GPU Computing for Object Recognition

       Extraction of local invariant features by GPU computing

  Local invariant features have been widely used as fundamental elements for image matching and object recognition. Although dense sampling of local features is useful in achieving an improved performance in image matching and object recognition, it results in increased computational costs for feature extraction. The purpose of this paper is to develop fast computational techniques for extracting local invariant features through the use of a graphics processing unit (GPU). In particular, we consider an algorithm that uses multiresolutional orientation maps to calculate local descriptors consisting of the histograms of gradient orientations. By using multiresolutional orientation maps and applying Gaussian filters to them, we can obtain voting values for the histograms for all the pixels in a scale space pyramid. We point out that the use of orientation maps has two advantages in GPU computing. First, it improves the efficiency of parallel computing by reducing the number of memory access conflicts in the overlaps among local regions, and secondly it utilizes a fast implementation of Gaussian filters that permits the use of shared memory for the many convolution operations required for orientation maps. We conclude with experimental results that demonstrate the usefulness of multiresolutional orientation maps for fast feature extraction.

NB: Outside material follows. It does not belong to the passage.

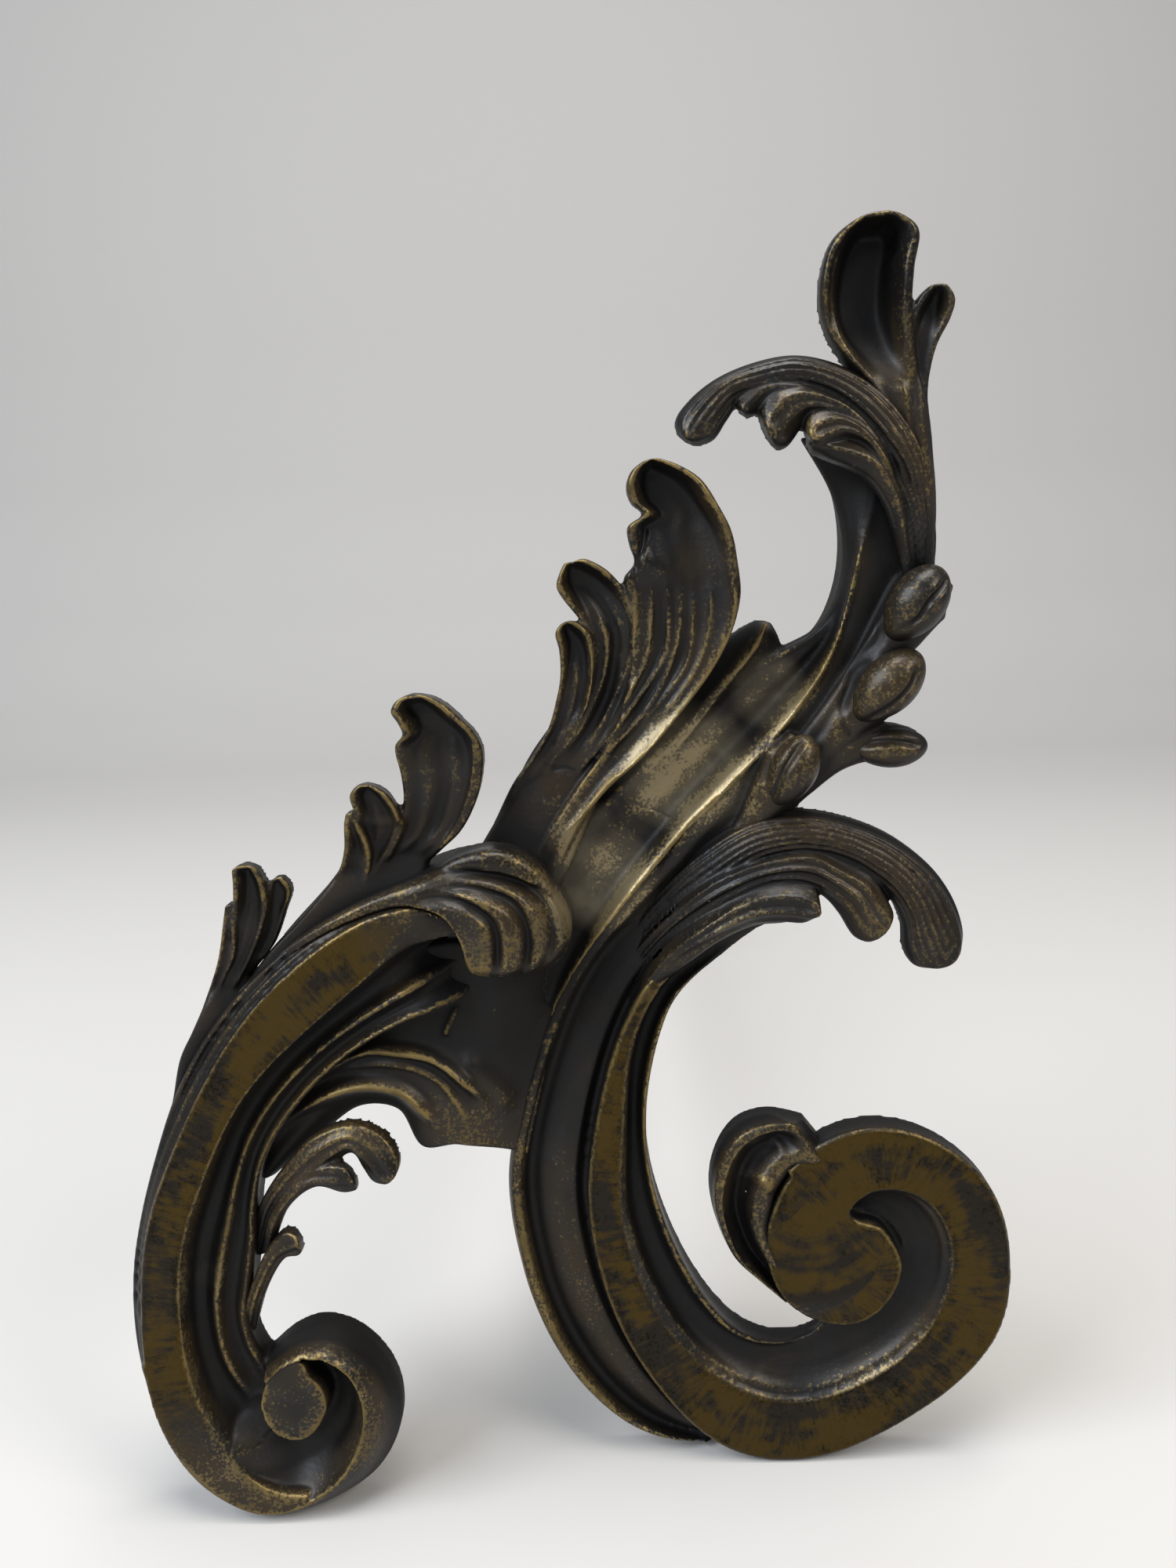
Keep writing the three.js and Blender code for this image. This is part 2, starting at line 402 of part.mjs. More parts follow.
const voluteLeaf = [
  { left: [[32, 72], [28, 72], [23, 72], [20, 69.5], [17.5, 65], [16.5, 60.5], [16.5, 57], [17.5, 51], [20.5, 45.5], [25, 39.5], [30, 35]],
    right: [[37, 66.5], [33, 65.5], [31, 64], [29, 61.5], [27, 58], [26, 55], [25, 52], [25.5, 48.5], [26.5, 43.5], [28.5, 38.5], [32.5, 33.5]],
    face: (u) => -2 + 3 * Math.sin(Math.PI * u), back: 6, columns: 4, steps: 14 },
];

// Bud: an egg on a round stalk, turned about its own length and laid in the plane of the front.
function bud({ middle, length, width, turn, stalk, y }, grow = 0) {
  const [stalkRadius, stalkLength] = stalk;
  const first = Math.asin(stalkRadius / width);
  const turns = 7;
  const profile = [[stalkRadius, -length - stalkLength - grow]];
  for (let i = 0; i <= turns; i += 1) {
    const angle = lerp(first, 0.93 * Math.PI, i / turns);
    profile.push([width * Math.sin(angle), -length * Math.cos(angle) + (i === turns ? grow : 0)]);
  }
  const along = new THREE.Vector3(Math.cos(turn), 0, Math.sin(turn));
  const across = new THREE.Vector3(-Math.sin(turn), 0, Math.cos(turn));
  const depth = new THREE.Vector3(0, 1, 0);
  return solidFromRings(profile.map(([radius, distance]) => Array.from({ length: BUD_SIDES }, (_, k) => {
    const angle = (k / BUD_SIDES) * 2 * Math.PI;
    return new THREE.Vector3(middle[0], y, middle[1])
      .addScaledVector(along, distance)
      .addScaledVector(across, (radius + grow) * Math.cos(angle))
      .addScaledVector(depth, (radius + grow) * Math.sin(angle));
  })));
}

const BUDS = [
  { name: "bud_top", middle: [51.5, 165], length: 7.5, width: 5.2, turn: 1.15, stalk: [2, 6], y: -2 },
  { name: "bud_middle", middle: [46.8, 151], length: 7.5, width: 5, turn: 0.85, stalk: [2, 8], y: -2 },
  { name: "bud_side", middle: [48.5, 140.5], length: 6, width: 3.2, turn: 0.1, stalk: [1.6, 6], y: 0 },
  { name: "bud_lower", middle: [31.3, 136.5], length: 6.5, width: 4.5, turn: 0.95, stalk: [1.8, 6], y: -2 },
];

// ---- Iron work and fasteners ----------------------------------------------------------

const TANG_BOTTOM = BAR_TOP - BAR_SIDE;
const TANG_TOP = TANG_BOTTOM + TANG_HEIGHT;
const LUG_BACK = SCROLL_BACK + LUG_THICK;
const TANG_FRONT = LUG_BACK + SEAM;
const TANG_BACK = TANG_FRONT + TANG_THICK;
const BAR_END = TANG_FRONT + BAR_LENGTH;
const barX = [BAR_X - BAR_SIDE / 2, BAR_X + BAR_SIDE / 2];
const BOLT_Z = [TANG_TOP - BOLT_EDGE, TANG_TOP - BOLT_EDGE - BOLT_PITCH];
const LEG_Y = BAR_END - BAR_SIDE;

const lug = box([barX[0] - LUG_MARGIN, barX[1] + LUG_MARGIN], [SCROLL_BACK - 2, LUG_BACK],
  [TANG_BOTTOM - LUG_MARGIN, TANG_TOP + LUG_MARGIN]);

const boltHole = (z, extra) => turned([[BOLT_RADIUS + extra, -BOLT_REACH - extra], [BOLT_RADIUS + extra, 20]],
  [BAR_X, LUG_BACK, z]);

function squareBolt(z) {
  const seat = TANG_BACK + SEAM + WASHER[1] + SEAM;
  const half = BOLT_HEAD[0] / 2;
  const head = box([BAR_X - half, BAR_X + half], [seat, seat + BOLT_HEAD[1]], [z - half, z + half]);
  const shank = turned([[BOLT_RADIUS, -BOLT_REACH], [BOLT_RADIUS, seat - LUG_BACK + 1]], [BAR_X, LUG_BACK, z]);
  return head.add(shank);
}

function washer(z) {
  const at = [BAR_X, TANG_BACK + SEAM, z];
  return turned([[WASHER[0], 0], [WASHER[0], WASHER[1]]], at).subtract(boltHole(z, SEAM));
}

const tenonAt = [BAR_X, LEG_Y, TANG_BOTTOM];
const logBar = join([
  box(barX, [TANG_FRONT, TANG_BACK], [TANG_BOTTOM, TANG_TOP]),
  box(barX, [TANG_FRONT, BAR_END], [TANG_BOTTOM, BAR_TOP]),
]).subtract(join(BOLT_Z.map((z) => boltHole(z, SEAM))))
  .subtract(turned([[TENON_RADIUS + SEAM, -1], [TENON_RADIUS + SEAM, BAR_SIDE + 1]], tenonAt, "z"));

const legTop = TANG_BOTTOM - SEAM;
const rearLeg = join([
  box(barX, [LEG_Y - BAR_SIDE / 2, LEG_Y + BAR_SIDE / 2], [FLOOR + LEG_FOOT[2] / 2, legTop]),
  box([BAR_X - LEG_FOOT[0] / 2, BAR_X + LEG_FOOT[0] / 2], [LEG_Y - LEG_FOOT[1] / 2, LEG_Y + LEG_FOOT[1] / 2],
    [FLOOR, FLOOR + LEG_FOOT[2]]),
  turned([[TENON_RADIUS, -2], [TENON_RADIUS, BAR_SIDE + SEAM + 0.5]], tenonAt, "z"),
  turned([[TENON_HEAD[0], BAR_SIDE + SEAM], [TENON_HEAD[0] * 0.9, BAR_SIDE + SEAM + TENON_HEAD[1] * 0.6],
    [TENON_HEAD[0] * 0.5, BAR_SIDE + SEAM + TENON_HEAD[1]]], tenonAt, "z"),
]);

// Screws from behind: [x, z] and the depths of the face they bear on and of the far casting.
const SPLICE_AT = [16, 130];
const splicePlate = box([SPLICE_AT[0] - SPLICE[0] / 2, SPLICE_AT[0] + SPLICE[0] / 2],
  [STEM_BACK + SEAM, STEM_BACK + SEAM + SPLICE[2]], [SPLICE_AT[1] - SPLICE[1] / 2, SPLICE_AT[1] + SPLICE[1] / 2]);
const SCREWS = [
  { name: "splice_screw_upper", at: [16, 136], bears: STEM_BACK + SEAM + SPLICE[2], reach: STEM_BACK - SCREW_REACH },
  { name: "splice_screw_lower", at: [16, 124], bears: STEM_BACK + SEAM + SPLICE[2], reach: STEM_BACK - SCREW_REACH },
  { name: "arm_screw_upper", at: [-44, 99], bears: WEB_BACK, reach: ARM_BACK - SCREW_REACH },
  { name: "arm_screw_lower", at: [-62, 79], bears: WEB_BACK, reach: ARM_BACK - SCREW_REACH },
];
const screw = ({ at, bears, reach }, grow = 0) => turned([
  [SCREW_RADIUS + grow, reach - grow], [SCREW_RADIUS + grow, bears + SEAM - grow],
  [SCREW_HEAD[0] + grow, bears + SEAM - grow + 0.01], [SCREW_HEAD[0] + grow, bears + SEAM + SCREW_HEAD[1] + grow],
], [at[0], 0, at[1]]);

// ---- Assembly -----------------------------------------------------------------------

const group = new THREE.Group();
const placed = [];

function addNode(name, solid, finish) {
  const mesh = solid.getMesh();
  const positions = new Float32Array(mesh.numVert * 3);
  for (let i = 0; i < mesh.numVert; i += 1) {
    positions.set(mesh.vertProperties.subarray(i * mesh.numProp, i * mesh.numProp + 3), i * 3);
  }
  const geometry = new THREE.BufferGeometry();
  geometry.setAttribute("position", new THREE.BufferAttribute(positions, 3));
  geometry.setIndex(new THREE.BufferAttribute(new Uint32Array(mesh.triVerts), 1));
  geometry.computeVertexNormals();
  const node = new THREE.Mesh(geometry, new THREE.MeshStandardMaterial({ ...finish, flatShading: true }));
  node.name = name;
  group.add(node);
}

// Castings in the order in which they are laid: each is cut back from all before it.
const screwCutters = SCREWS.map((item) => screw(item, SEAM));
const holes = join([...screwCutters, ...BOLT_Z.map((z) => boltHole(z, SEAM))]);
const underFloor = box([-120, 120], [-40, 40], [FLOOR - 5, FLOOR]);

function addCasting(name, make, finish) {
  const whole = make(0).simplify(FACET);
  let solid = whole;
  for (const other of placed) {
    solid = solid.subtract(other);
  }
  solid = weld(mainBody(solid.subtract(holes).subtract(underFloor).simplify(SLIVER)));
  placed.push(make(SEAM).add(whole));
  addNode(name, solid, finish);
}

const fromStrips = (strips) => (grow) => join(strips.map((item) => strip(item, grow)));

addCasting("right_scroll", (grow) => join([
  ...rightScroll.map((item) => strip(item, grow)),
  plate({ outline: EYE_PLATE, from: BAND_FACE + EYE_STEP, to: SCROLL_BACK, steps: 44 }, grow),
  ...(grow > 0 ? [] : [lug]),
]), PATINA);
addCasting("left_arm", (grow) => join([
  ...leftArm.map((item) => strip(item, grow)),
  plate(footPlate, grow),
  turned([[FOOT_EYE_RADIUS + grow, ARM_BACK - 1], [FOOT_EYE_RADIUS + grow, ARM_FACE + 1.5 - grow],
    [FOOT_EYE_RADIUS * 0.8 + grow, ARM_FACE + 0.3 - grow]], [FOOT_EYE[0], 0, FOOT_EYE[1]]),
]), PATINA);
addCasting("stem", fromStrips(stem), PATINA);
addCasting("arch_web", fromStrips(archWeb), PATINA);
addCasting("knuckle_leaf", fromStrips(knuckleLeaf), RUBBED);
addCasting("tall_leaf", fromStrips(tallLeaf), RUBBED);
addCasting("crown_leaf", fromStrips(crownLeaf), PATINA);
addCasting("crown_side_leaf", fromStrips(crownSideLeaf), RUBBED);
addCasting("drooping_leaf", fromStrips(droopingLeaf), RUBBED);
addCasting("shoulder_leaf", fromStrips(shoulderLeaf), RUBBED);
addCasting("outer_leaf", fromStrips(outerLeaf), RUBBED);
addCasting("inner_leaf", fromStrips(innerLeaf), PATINA);
addCasting("inner_sprig", fromStrips(innerSprig), PATINA);
addCasting("volute_leaf", fromStrips(voluteLeaf), PATINA);
for (const item of BUDS) {
  addCasting(item.name, (grow) => bud(item, grow), PATINA);
}

addNode("splice_plate", splicePlate.subtract(holes), IRON);
for (const item of SCREWS) {
  addNode(item.name, screw(item), IRON);
}
addNode("log_bar", logBar, IRON);
addNode("rear_leg", rearLeg, IRON);
BOLT_Z.forEach((z, i) => {
  const place = i === 0 ? "upper" : "lower";
  addNode(`tang_bolt_${place}`, squareBolt(z), IRON);
  addNode(`tang_washer_${place}`, washer(z), IRON);
});

const bounds = new THREE.Box3().setFromObject(group);
const middle = bounds.getCenter(new THREE.Vector3());
group.position.set(-middle.x, -middle.y, -bounds.min.z);

export default group;
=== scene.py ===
"""Andiron: the finish of a scrolled cast-bronze front on its wrought-iron log bar.

Lengths are drawn in millimetres in the drawing's own frame: x to the right, z up, and y away
from the viewer, with y = 0 on the flat band of the right scroll. A finished mesh is turned
into metres in the model's frame at the end.
"""

import math

import bmesh
import bpy
import numpy as np
from mathutils import Matrix, Vector


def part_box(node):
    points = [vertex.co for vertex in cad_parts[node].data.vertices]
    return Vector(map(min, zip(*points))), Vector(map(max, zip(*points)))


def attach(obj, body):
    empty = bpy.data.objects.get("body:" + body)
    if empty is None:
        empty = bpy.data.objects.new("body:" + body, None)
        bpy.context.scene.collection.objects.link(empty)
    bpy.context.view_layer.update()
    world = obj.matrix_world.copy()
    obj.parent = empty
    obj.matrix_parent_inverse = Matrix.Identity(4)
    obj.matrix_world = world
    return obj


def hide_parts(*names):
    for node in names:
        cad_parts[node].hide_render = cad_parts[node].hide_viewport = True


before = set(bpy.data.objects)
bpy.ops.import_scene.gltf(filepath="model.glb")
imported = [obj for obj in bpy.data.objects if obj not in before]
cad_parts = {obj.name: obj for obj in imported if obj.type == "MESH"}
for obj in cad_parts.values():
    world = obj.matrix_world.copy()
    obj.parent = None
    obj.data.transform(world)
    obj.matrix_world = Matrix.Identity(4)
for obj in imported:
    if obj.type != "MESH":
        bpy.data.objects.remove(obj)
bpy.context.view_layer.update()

MM = 0.001
TINY = 1e-6
FOREMOST = -14.4  # no part of the front comes nearer than this
GROUND = 0.42  # no casting comes lower than this
BAR_CORNER = np.array([-12.0, 12.3, 52.0])  # lowest corner of the log bar in the drawing
DRAWING_ORIGIN = np.array(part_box("log_bar")[0]) - BAR_CORNER * MM


# ---- Shaping ---------------------------------------------------------------------------

def ease(x, low, high):
    """0 below low, 1 above high, and smooth between."""
    s = np.clip((x - low) / (high - low), 0.0, 1.0)
    return s * s * (3.0 - 2.0 * s)


def hump(x, centre, width):
    """A smooth bump, 1 at its centre."""
    return np.exp(-((x - centre) / width) ** 2)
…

  The following images, "Tour de France" and "Graffiti", were used in the experiments to measure the computational times for extracting local invariant features. The top row shows the original images and the bottom row represents the local regions as the yellow rectangles in which the local descriptors are calculated. The resolutions of images were 720x480 and 320x240.

                     

  The computational times for the tasks to extract the local invarinat features are listed blow. There are 4 implementations in this table: CPU-C and GPU-C stand for the CPU and GPU implementations of the conventional method which does not used the orientation maps to calculate the descriptors. CPU and GPU represent the CPU and GPU implementations of the method using the orientation maps.  The CPU was an Intel Quadcore Xeon 3.16GHz and the GPU was a NVIDIA GeForce GTX280.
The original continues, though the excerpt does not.